For me the art of busking is both quixotic and pragmatic.  Quixotically, I love the notion that I can sling my guitar down any street in any city that I so choose.  I love the notion that I present a wind-swept road metaphor kind of guy that has the debonair of Cary Grant and the wanderlust of Rudyard Kipling.  I love the notion that when strangers look at me (sometimes down at me) they think I am a rather exciting protagonist in a predictably sad story.  I love the notion that when strangers look at me they see a reflection of their bildungsroman and boustrophedon selves.  I love the notion that when strangers visit me I sense a certain jealousy in their analog conversation.

Pragmatically, I love the notion that I can practice my guitar skills and get paid for doing so!  I love the notion that I can release my extroverted self onto the streets and into the ears of those passers-by listeners or conversationalists.  I love the notion that busking forces me to keep alert and ever aware in the physical surroundings I have chosen to ply my skill of busking.  I love the notion that I follow a rather strict regimen of food and drink and fitness mainly because I'm a busker.

(Just remember that busking is a physical art as much as it is a mental art.)   

The Perfect Finis:

(Just remember that the Above notions are MY perfect guidelines for ME.)  

However, I do believe that if you are a busker wannabe, just reflect on what I’ve written, and with practice, practice, practice, you will eventually be that bona fide busker, that guitar slinging boulevardier that you have imagined!

     

Sunday, February 8, 2015

THINKING ABOUT THINKING ABOUT WRITING: A META-METACOGNITION



BRAD AND JULIE STEWART-BINKS

I am thinking about writing as I am writing about thinking.  Metacognition (literally) means cognition about cognition, or more simply: thinking about thinking.  And since writing is an extension of thinking, I have decidedly suggested that thinking about writing is an example of metacognition.  Are you still with me?
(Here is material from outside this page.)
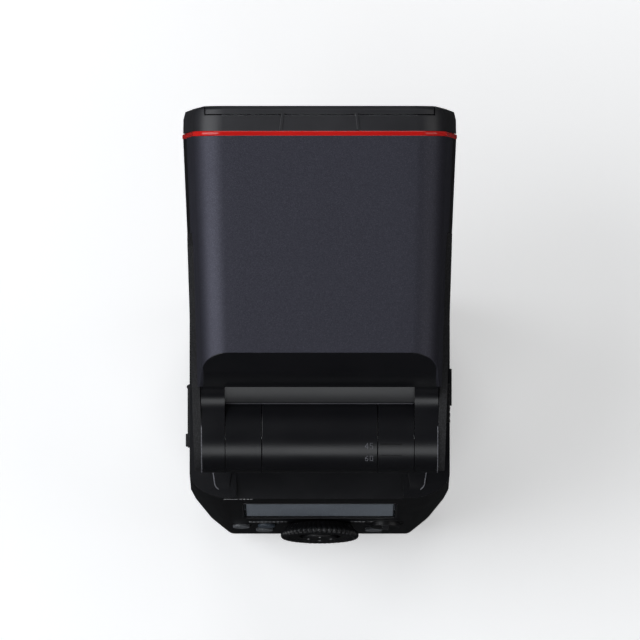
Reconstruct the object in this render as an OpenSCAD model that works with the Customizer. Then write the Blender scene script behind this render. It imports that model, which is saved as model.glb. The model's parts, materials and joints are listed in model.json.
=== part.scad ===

My blog entries are typical examples of narrative writing, a weekly essay that tells some sort of story that is mostly true, but sometimes fictitious.  Also, each blog entry is mostly written within the device of stream of consciousness, a narrative mode that depicts the multitudinous thoughts passing through my mind during these focused given minutes (usually 90) that express my interior monologue.

Thinking about writing is not writing.  Just as thinking about running is not running, thinking about skating is not skating, and thinking about academically preparing is not academically preparing.  Thinking about writing is not writing but … it comes close, this blog entry being a perfect and lazy example.  Did I say lazy?

Factoid:   
I never know what I’m going to write for my blog until I think out a snappy title.  If, dear reader, you scroll into my blog past you will find snappy title after snappy title after snappy title.  Titles are my strength.  Titles are my shine.  And keeping with the metaphor, the actual essay would by my shoe.  Sometimes, my essays are all shine and no shoe, but never are they all shoe and no shine, if you know what I mean.

I am NOT a brutto tempo busker.  The Canadian winter season is too algid for me to busk.  Winter is my time to play shinny on outdoor rinks, to gig in raucous bars, and to write folk songs and stream of consciousness blog entries. 

Let me begin.  I did not go with my favorite NHL scout, Brad Hornung, and sit among the 4702 fans to watch the Regina Pats of the Western Hockey League play the Spokane Chiefs.  Among those 4702 fans was Julie Stewart-Binks of FOX SPORTS (pictured above with Brad).  Had I been there, I would have been in that picture!

I would have also witnessed the Pats fourth straight win, beating the Chiefs 4 to 2.  Also I missed my new best friend, Colby Williams, winding up for one of his famous slap shots!  (Remember Colby, the hockey player that gave me the skates ... Colby, the same player that produced four points the previous evening against the Saskatoon Blades, earning him the First Star billing for the game.  I was there, with Brad, at that one!)

COLBY WINDING UP
My thoughts go now from skates to boots (not a thick transition):  Colby gave me skates but … I do buy my own boots.  Here are my two pairs of Demonia boots bought from my favourite downtown shop, MADAME YES.  They are identical, save for the color.  One pair is black; the other pair is brown.  These are my wheels everyday spinning me along with my white or black shirt and blue jeans.

DEMONIA BOOTS

And now from boots to booth:  My complicated friend, Robin, took a time out (pun intended) to send me this picture of a TARDIS down the street from her.  Hmmm ...  I knew that Robin was a huge DOCTOR WHO fan!  (Now I  know that ROBIN IS DOCTOR WHO!)

ROBIN'S TARDIS

 
And last, this, too, from my complicated friend and dog lover, Robin.  Keeping in my metacognitional theme, albeit with a telepathic twist, methinks Robin thinks I should draw her time-traveling companion, Rudy.  After all, I did draw her other canine traveling companions, Max and Luke and Zoey.  Recognizing my talent for drawing faces, I could eke a Spartan living drawing pooch portraits but … I am a BUSKOLOGIST.  I prefer busking with a pencil and sketch pad in my present time zone.  In a line, I prefer staying put in the 21st Century!


RUDY THE MOVIE STAR
  

Whatever you want to do is what you’re doing (Tony Robbins).

And thus my essay for today, a string of metacognitive words from the esemplastic power of my imagination.   I’ve done what I wanted to have done ... 
and right now I want to write and think and write this to a close.